Responsabilité collective versus responsabilité individuelle ?
Le raisonnement n'est pas à récuser, en ce sens, qu'on ne peut pas ignorer les comportements consuméristes générateur de gâchis, l'entichement pour des gadgets inutiles et la propension à acquérir l'objet dernier cri. Et, on ne peut leur chercher d'excuses par le fait que la publicité exercerait sur le consommateur une sorte de fascination à laquelle il ne pourrait pas échapper. Pour autant, ce raisonnement présente un biais fondamental. Celui de faire comme si les humains n'existaient pas à travers des sociétés structurées politiquement, socialement, culturellement, économiquement, judiciairement. Cela n’exonère pas la responsabilité individuelle, mais à condition de concevoir les humain inclus dans un réseau structurel puissant, dans lequel leur marge de manœuvre, si elle n'est pas inexistante, est toutefois limitée.
Le troisième scénario
C'est à ce point de la réflexion qu'il faut faire référence au troisième scénario du « jour d'après ». Les humains, une partie du moins, auront-t-ils fondamentalement changé lorsque la crise sanitaire sera surmontée ? Il faut espérer qu'elle aura induit des comportements individuels plus respectueux de la nature et plus attentifs aux autres. Il faut souhaiter qu'elle aura dessillé nombre d'entre nous sur les failles béantes creusées par le rouleau compresseur néolibéral et sur l'incapacité du système capitaliste à gérer humainement et démocratiquement des situations où la survie de l'humanité est en cause. Mais ces avancées ne conduiront à rien si elles ne convergent pas vers la construction d'un projet politique collectif. C'est le sens de l'appel lancé par les 18 responsables de syndicats, associations et mouvements environnementaux. Ils en appellent « à toutes les forces progressistes et humanistes, et plus largement à toute la société, pour reconstruire un futur écologique, féministe et social, en rupture avec les politiques menées jusque-là et le désordre néolibéral ». Dans le même ordre d'idée, le PCF, dans un document : « Relever les défis de la crise », daté du 31 mars, s'adresse « À tou·te·s les citoyen·ne·s et toutes les forces associatives, syndicales, de gauche et écologistes mobilisés par la gravité de la situation sanitaire et économique et par le besoin d’un nouveau mode de développement qui place l’humain et la planète avant les profits... » Guillaume Balas de Génération.s vient de proposer de « mettre en place, très rapidement, une rencontre permanente des organisations écologistes et de gauche, des syndicats et des grandes associations sur l’évaluation de la crise et les moyens d’y répondre ».

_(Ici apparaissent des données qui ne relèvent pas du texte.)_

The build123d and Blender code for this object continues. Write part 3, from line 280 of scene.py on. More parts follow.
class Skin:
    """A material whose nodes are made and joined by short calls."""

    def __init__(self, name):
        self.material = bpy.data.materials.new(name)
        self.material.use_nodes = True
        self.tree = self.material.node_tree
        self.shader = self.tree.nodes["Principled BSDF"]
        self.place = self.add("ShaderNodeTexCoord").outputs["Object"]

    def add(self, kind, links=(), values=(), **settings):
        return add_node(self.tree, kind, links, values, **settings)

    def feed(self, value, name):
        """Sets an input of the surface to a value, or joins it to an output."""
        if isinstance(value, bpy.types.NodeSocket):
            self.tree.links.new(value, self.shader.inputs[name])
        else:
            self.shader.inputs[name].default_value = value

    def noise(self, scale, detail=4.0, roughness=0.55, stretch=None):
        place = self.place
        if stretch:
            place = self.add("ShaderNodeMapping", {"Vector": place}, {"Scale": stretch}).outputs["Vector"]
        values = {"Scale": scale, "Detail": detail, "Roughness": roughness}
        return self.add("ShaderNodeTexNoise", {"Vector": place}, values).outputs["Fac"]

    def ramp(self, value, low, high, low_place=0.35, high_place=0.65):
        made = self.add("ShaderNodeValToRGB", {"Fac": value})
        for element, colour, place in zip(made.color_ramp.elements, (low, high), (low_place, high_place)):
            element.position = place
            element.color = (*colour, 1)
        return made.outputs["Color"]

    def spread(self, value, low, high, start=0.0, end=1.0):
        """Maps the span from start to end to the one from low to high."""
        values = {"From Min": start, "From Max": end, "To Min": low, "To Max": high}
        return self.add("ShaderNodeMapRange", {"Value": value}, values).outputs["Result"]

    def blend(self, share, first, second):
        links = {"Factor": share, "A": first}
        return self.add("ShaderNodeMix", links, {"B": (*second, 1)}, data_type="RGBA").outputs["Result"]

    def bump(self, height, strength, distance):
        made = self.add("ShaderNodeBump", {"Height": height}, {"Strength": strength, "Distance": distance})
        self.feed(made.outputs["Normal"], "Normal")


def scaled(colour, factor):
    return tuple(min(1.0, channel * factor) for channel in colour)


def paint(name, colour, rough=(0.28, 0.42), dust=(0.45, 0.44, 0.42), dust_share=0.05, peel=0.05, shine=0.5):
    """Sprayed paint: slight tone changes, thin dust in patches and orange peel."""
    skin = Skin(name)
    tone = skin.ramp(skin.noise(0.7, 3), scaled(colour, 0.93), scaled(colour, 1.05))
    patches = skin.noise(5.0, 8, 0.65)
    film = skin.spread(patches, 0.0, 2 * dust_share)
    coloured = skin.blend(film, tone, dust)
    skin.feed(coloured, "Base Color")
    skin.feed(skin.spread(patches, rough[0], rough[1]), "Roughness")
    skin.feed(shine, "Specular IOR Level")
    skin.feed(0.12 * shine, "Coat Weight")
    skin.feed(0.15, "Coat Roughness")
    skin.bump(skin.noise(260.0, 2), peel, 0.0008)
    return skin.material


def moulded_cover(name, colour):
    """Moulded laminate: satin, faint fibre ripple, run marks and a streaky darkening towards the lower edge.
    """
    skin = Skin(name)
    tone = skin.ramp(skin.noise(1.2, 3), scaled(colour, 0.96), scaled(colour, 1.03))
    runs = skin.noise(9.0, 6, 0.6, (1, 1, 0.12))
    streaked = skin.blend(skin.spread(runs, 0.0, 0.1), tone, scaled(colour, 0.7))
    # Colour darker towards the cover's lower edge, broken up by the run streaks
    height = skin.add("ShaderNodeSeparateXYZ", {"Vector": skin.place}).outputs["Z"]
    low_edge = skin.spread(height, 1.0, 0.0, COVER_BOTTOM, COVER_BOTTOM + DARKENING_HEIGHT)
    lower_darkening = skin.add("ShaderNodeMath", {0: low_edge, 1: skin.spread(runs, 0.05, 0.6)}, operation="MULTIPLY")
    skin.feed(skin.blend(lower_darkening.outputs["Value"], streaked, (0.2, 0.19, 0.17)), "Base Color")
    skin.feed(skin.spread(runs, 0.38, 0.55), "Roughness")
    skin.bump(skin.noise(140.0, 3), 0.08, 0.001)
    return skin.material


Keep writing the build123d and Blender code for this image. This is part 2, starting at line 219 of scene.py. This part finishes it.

Ces appels soulignent l'exigence de penser et travailler ensemble. C'est le moins qu'ils puissent faire. Mais, l'urgence voudrait qu'ils se mettent d'accord tout de suite sur un calendrier de discussion traitant de toutes les grandes questions d'un projet alternatif. Qu'ils proposent des modalités pour associer, à part entière, les citoyen·ne·s à leurs travaux.
Ils doivent saisir cette opportunité « offerte » par la crise sanitaire pour en finir avec les suspicions entre organisations, les préséances, les près-carrés, les prétentions hégémoniques. Il y a un devoir d'invention, d'innovation,.